Benedict became the first pontiff in 600 years to quit the post when he resigned in February, paving the way for Francis' election as pope two weeks later.
By lauding Benedict's surprise choice to step down, Francis put his papacy on record as supporting the move and leaving himself and future popes a possible way to leave office as the head of the Roman Catholic church.
Francis told pilgrims, tourists and Romans in St. Peter's Square on Sunday that God made Benedict understand through prayer the step he had to take.
Benedict, then 85, explained when announcing his intention to resign that he felt he didn't have the mental and physical strength to continue as pontiff.
The rare resignation dismayed some traditionalists in the Catholic church.
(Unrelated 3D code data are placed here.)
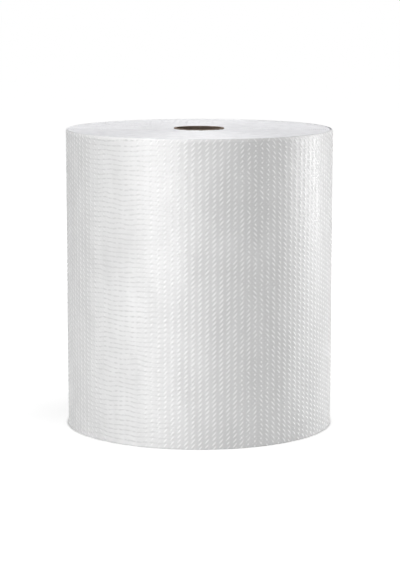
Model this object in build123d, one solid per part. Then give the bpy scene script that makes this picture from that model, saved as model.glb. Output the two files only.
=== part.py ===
from build123d import *
import math
import os

# Roll of bubble film standing on its end, in millimetres.
# The roll's axis is Z, the floor is z = 0 and the origin is the middle of the lower end.

# The roll as it is sold
roll_width = 500.0          # width of the film, so the height of the standing roll
roll_diameter = 447.0       # measured over the free end of the film
film_thickness = 3.4        # one layer as wound: backing film and the bubbles pressed on it
tail_angle = 60.0           # where the film's free end lies, in degrees from +X towards +Y

# The cardboard tube that the film is wound on, with a 3 inch bore
core_bore = 76.2
core_wall = 4.0
core_edge = 0.5             # softened edges of the bore

# The film's edges at the upper end stand in soft crests, one for each pair of layers
layers_per_crest = 2
crest_height = 2.4          # a crest above the joint between two pairs
rim_width = 1.8             # flat edge of the outer layer at its free end, level with the joints

# The bubbles on the outer layer read as upright columns
bubble_columns = 124
column_bulge = 0.45         # a column's crest above the line between two columns

core_radius = core_bore / 2 + core_wall
crest_pitch = film_thickness * layers_per_crest
free_end_radius = (roll_diameter + film_thickness / 2) / 2


def spiral_halves(pitch, end_radius):
    """The outermost turn of a spiral as two half circles, each with its centre on X and its radius.

    The first half runs from +X over +Y to -X. The second comes back over -Y and meets +X
    at the end radius, one pitch further out than the first began.
    """
    second_radius = end_radius - pitch / 4
    return (-pitch / 4, second_radius - pitch / 2), (pitch / 4, second_radius)


def crest_section(centre, outer_radius):
    """Half section of the roll on +X: a flat foot, and a crest at the top for each pitch."""
    joint_height = roll_width - crest_height
    crests = math.ceil((outer_radius - core_radius) / crest_pitch) + 1
    rim = centre + outer_radius + crest_pitch
    section = [(rim, 0), (rim, joint_height)]
    for crest in range(crests):
        joint = centre + outer_radius - crest * crest_pitch
        section += [(joint, joint_height), (joint - crest_pitch / 2, roll_width)]
    inner = section[-1][0] - crest_pitch / 2
    return section + [(inner, joint_height), (inner, 0)]


def half_of_turns(centre, outer_radius, direction):
    """The turns on one side of the X axis, swept round that side's centre."""
    with BuildPart() as half:
        with BuildSketch(Plane.XZ):
            with BuildLine():
                Polyline(*crest_section(centre, outer_radius), close=True)
            make_face()
        revolve(axis=Axis((centre, 0, 0), (0, 0, direction)), revolution_arc=180)
    return half.part


def column_corners(centre, outer_radius, start_angle):
    """Corners between the bubble columns along one half of the outer layer."""
    radius = outer_radius - column_bulge
    count = bubble_columns // 2
    angles = [math.radians(start_angle + 180 * i / count) for i in range(count + 1)]
    return [(centre + radius * math.cos(a), radius * math.sin(a)) for a in angles]


def skin_prism():
    """All that lies inside the outer layer: a bulge for each column, and the free end's step."""
    first, second = spiral_halves(film_thickness, free_end_radius)
    corners = column_corners(*first, 0) + column_corners(*second, 180)[1:]
    with BuildPart() as prism:
        with BuildSketch():
            with BuildLine():
                for start, end in zip(corners, corners[1:]):
                    SagittaArc(start, end, -column_bulge)
                Line(corners[-1], corners[0])
            make_face()
        extrude(amount=roll_width)
    return prism.part


def film_roll():
    """Every turn of the film as one solid, wound tight on the tube."""
    first, second = spiral_halves(crest_pitch, free_end_radius - rim_width)
    turns = half_of_turns(*first, 1) + half_of_turns(*second, -1)
    roll = turns & skin_prism()
    roll -= Pos(0, 0, roll_width / 2) * Cylinder(core_radius, roll_width)
    return Rot(0, 0, tail_angle) * roll


def core_tube():
    """Cardboard tube as long as the film is wide, with the edges of its bore softened."""
    with BuildPart() as tube:
        with BuildSketch():
            Circle(core_radius)
            Circle(core_bore / 2, mode=Mode.SUBTRACT)
        extrude(amount=roll_width)
        bore_edges = tube.edges().filter_by(GeomType.CIRCLE).sort_by(SortBy.RADIUS)[:2]
        chamfer(bore_edges, core_edge)
    return tube.part


os.makedirs("parts", exist_ok=True)
export_step(film_roll(), "parts/film_roll.step")
export_step(core_tube(), "parts/core_tube.step")
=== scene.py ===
import bpy
import math
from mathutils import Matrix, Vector, noise


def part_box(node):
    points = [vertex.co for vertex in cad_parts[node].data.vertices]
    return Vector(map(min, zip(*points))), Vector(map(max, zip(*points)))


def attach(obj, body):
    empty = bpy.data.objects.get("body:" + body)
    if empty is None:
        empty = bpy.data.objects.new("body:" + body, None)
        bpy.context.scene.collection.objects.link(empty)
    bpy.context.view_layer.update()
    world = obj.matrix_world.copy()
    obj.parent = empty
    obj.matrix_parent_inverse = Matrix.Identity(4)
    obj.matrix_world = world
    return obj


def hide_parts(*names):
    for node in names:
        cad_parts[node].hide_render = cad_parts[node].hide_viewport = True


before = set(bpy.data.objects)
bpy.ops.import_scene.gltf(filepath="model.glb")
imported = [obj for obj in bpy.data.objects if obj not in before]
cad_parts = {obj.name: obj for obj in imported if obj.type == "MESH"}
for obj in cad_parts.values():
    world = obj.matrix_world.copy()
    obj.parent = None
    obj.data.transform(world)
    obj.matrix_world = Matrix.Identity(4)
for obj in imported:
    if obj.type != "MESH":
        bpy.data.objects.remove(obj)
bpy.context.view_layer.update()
print("stage: frame loaded")

mm = 0.001
fullTurn = 2 * math.pi

# The roll's own sizes, from the CAD boxes and the film as it is wound
roll = {
    "height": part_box("film_roll")[1].z,
    "coreRadius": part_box("core_tube")[1].x,
    "diameter": 447 * mm,
    "filmThickness": 3.4 * mm,      # one layer
    "tailAngle": math.radians(60),  # where the free end lies
    "columns": 124,                 # bubbles round the outer layer
    "rows": 64,                     # bubbles up one column
}
roll["tailRadius"] = (roll["diameter"] + roll["filmThickness"] / 2) / 2
roll["startRadius"] = roll["tailRadius"] - roll["filmThickness"]


# The outer layers' ends stand a little lower than the rest, most on one side, and are
# tucked in where the film is cut
ends = {
    "lowSide": math.radians(-70),
    "rimDrop": 1.4 * mm,        # at the outer layer, all round
    "rimSwing": 0.7 * mm,       # more on the low side, less opposite
    "shoulder": 9 * mm,         # how far in the drop fades out
    "tuck": 1.1 * mm,
    "tuckHeight": 2.6 * mm,
}
lowSideWay = (math.cos(ends["lowSide"]), math.sin(ends["lowSide"]), 0)


def spiralRadius(angle):
    # the outer layer's radius, with the angle counted from the free end
    return roll["startRadius"] + roll["filmThickness"] * angle / fullTurn


def rimHeight(turned):
    # height of the outer layer's upper edge, with the angle counted from +X
    return roll["height"] - ends["rimDrop"] - ends["rimSwing"] * math.cos(turned - ends["lowSide"])


def tuckAt(z, rim):
    # how far the outer film is tucked in at this height
    low = max(0, 1 - z / ends["tuckHeight"])
    high = max(0, 1 - (rim - z) / ends["tuckHeight"])
    return ends["tuck"] * (low * low + high * high)


# Material helpers

def newMaterial(name, **values):
    # values are set on the shader's own sockets, with _ for a space
    material = bpy.data.materials.new(name)
    material.use_nodes = True
    shader = material.node_tree.nodes["Principled BSDF"]
    for socket, value in values.items():
        shader.inputs[socket.replace("_", " ")].default_value = value
    return material, material.node_tree, shader


def plug(tree, value, socket):
    # value is another node's output, or a plain number, vector or colour
    if isinstance(value, bpy.types.NodeSocket):
        tree.links.new(value, socket)
    else:
        socket.default_value = value


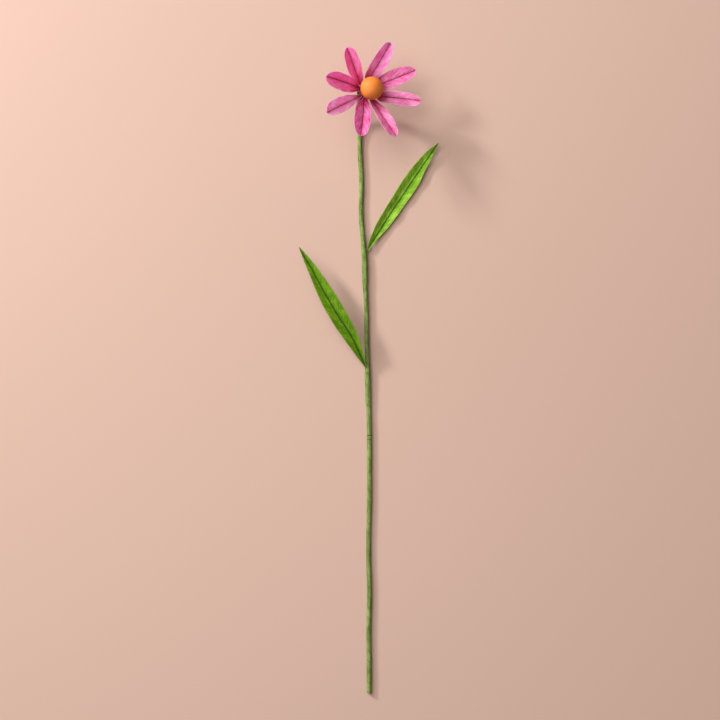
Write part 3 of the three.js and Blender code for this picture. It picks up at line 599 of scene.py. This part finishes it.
def swell(centres, angle):
    """The wrap over a leaf wire's bound tail. angle is round the ring, 0 up."""
    out = 0.0
    for y, a in TAILS:
        along = smooth(y - TAIL_LENGTH - 5, y - TAIL_LENGTH - 1, centres[:, 1]) * (1 - smooth(y + 0.5, y + 4, centres[:, 1]))
        # the frame's side vector is tangent x up, which for this stem points towards +X
        lateral = math.cos(a * DEG) * np.sin(angle) + math.sin(a * DEG) * np.cos(angle)
        c = np.clip(lateral, 0, 1)
        out = out + along[:, None] * (0.12 + 0.82 * c * c)[None]
    return out


def wound(centres, s, sides, base, pitch, step, seed, lead=1.0, lumps=0.05, crinkle=0.028):
    """Radius and tape coordinates of a tube wound with tape: each turn laps over the last and ends in a soft edge."""
    ang = 2 * np.pi * np.arange(sides) / sides
    wander = 0.16 * (fbm(s / 14, 0 * s + 3, seed) - 0.5)
    turn = (s[:, None] / pitch + wander[:, None] + lead * ang[None] / (2 * np.pi))
    w = turn - np.floor(turn)
    k = np.floor(turn)
    lap = step * (smooth(0.0, 0.10, w) * (1 - 0.55 * w)) + step * 0.35 * np.exp(-(((w - 0.965) / 0.02) ** 2)) * noise2(s[:, None] / 3, ang[None] * 2, seed)
    lap = lap * (0.7 + 0.6 * noise2(k * 1.7 + 0.3, 0 * k + seed, seed))
    rx, ry = np.cos(ang)[None] + 0 * w, np.sin(ang)[None] + 0 * w
    bump = lumps * (2 * fbm(s[:, None] / 9 + rx * 0.8, ry * 0.9 + 5, seed + 2) - 1)
    # crinkles cross the tape, so they run round the stem at a slant
    across = s[:, None] * 1.0 + 0.9 * ang[None]
    crepe = crinkle * (np.sin(2 * np.pi * across / 1.15 + 5 * fbm(s[:, None] / 2.5, rx * 1.5 + ry, seed + 4)) * (0.5 + noise2(s[:, None] / 1.7 + rx, ry * 2, seed + 6)))
    r = base[:, None] + lap + bump + crepe
    tape = np.stack([ang[None] + 0 * w, s[:, None] + 0 * w, w], -1)
    rnd = np.stack([rx * base[:, None], ry * base[:, None], 0 * w], -1)
    return r, tape, rnd


wrap_end = STEM_AT[np.argmin(np.linalg.norm(STEM_LINE - on_axis(CLAW_BOTTOM - 0.8), axis=1))]
joint = STEM_AT[np.argmin(np.abs(STEM_LINE[:, 1] + 60))]
sides = 40
ang = 2 * np.pi * np.arange(sides) / sides
both = lambda v: np.vstack([v.reshape(-1, 3), v.reshape(-1, 3)])
stem_tape = tape_material("stem_tape", (0.275, 0.355, 0.105), (0.082, 0.136, 0.018), (0.032, 0.046, 0.002), joint_at=joint)
for name, s0, s1, rows in (("stem_wrap_lower", 0.0, joint - 0.12, 640), ("stem_wrap_upper", joint + 0.12, wrap_end, 900)):
    s, c = stem_stretch(s0, s1, rows)
    base = stem_radius(s) - 0.07
    r, tape, rnd = wound(c, s, sides, base, 8.5, 0.13, 1)
    r = r + swell(c, ang) * 0.75
    # the tape's ends: the lower length is turned in, the upper one starts with a turn laid over itself
    if s0 == 0:
        r[:2] -= 0.06
        r = r - 0.16 * smooth(s1 - 0.7, s1, s)[:, None] + 0.10 * (smooth(s1 - 3.4, s1 - 3.0, s) * (1 - smooth(s1 - 1.0, s1 - 0.4, s)))[:, None]
    else:
        r = r - 0.12 * (1 - smooth(s0, s0 + 0.45, s))[:, None]
    points, quads, tris = tube_mesh(c, r, sides, bore=1.15)
    # the wrap lies on the floor and never under it
    points[:, 2] = np.maximum(points[:, 2], -SHIFT[2] + 0.001)
    build(f"{name}_look", points, quads, tris, {"tape": both(tape), "round": both(rnd)}, stem_tape, [name])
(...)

But Francis praised Benedict for following his conscience "with a great sense of acumen and courage."
"We must learn to listen more to our conscience," said Francis, speaking from a window of the Apostolic Palace to the crowd in the square below. "This doesn't mean following one's own self, doing what interests me, what's convenient for me, what I like," the pope said. Instead, "conscience is an interior space for listening to the truth, to good" and to God who "speaks to my heart and helps me to discern, to understand the path I must follow, and once the decision is taken, to go forward, to remain faithful," Francis added.
"We have had a recent marvelous example of this relationship with God in our conscience," Francis said, citing his predecessor's resignation.
"Pope Benedict XVI gave us this great example in this sense, when the Lord made him understand , in prayer, what step he had to take," Francis said, "He followed, with a great sense of acumen and courage, his conscience, that is, the will of God who was speaking to his heart."
Benedict is now living in a Vatican monastery. A theologian, Benedict has said he wants to dedicate the rest of his life to prayer and meditation.
Benedict was a longtime Vatican-based German cardinal and already elderly when elected in 2005 to succeed Pope John Paul II. Benedict had worked closely with John Paul, who began his long papacy in 1978 as a vigorous, athletic middle-aged man but who later was slowed by Parkinson's disease, which increasingly enfeebled him in his last years before death.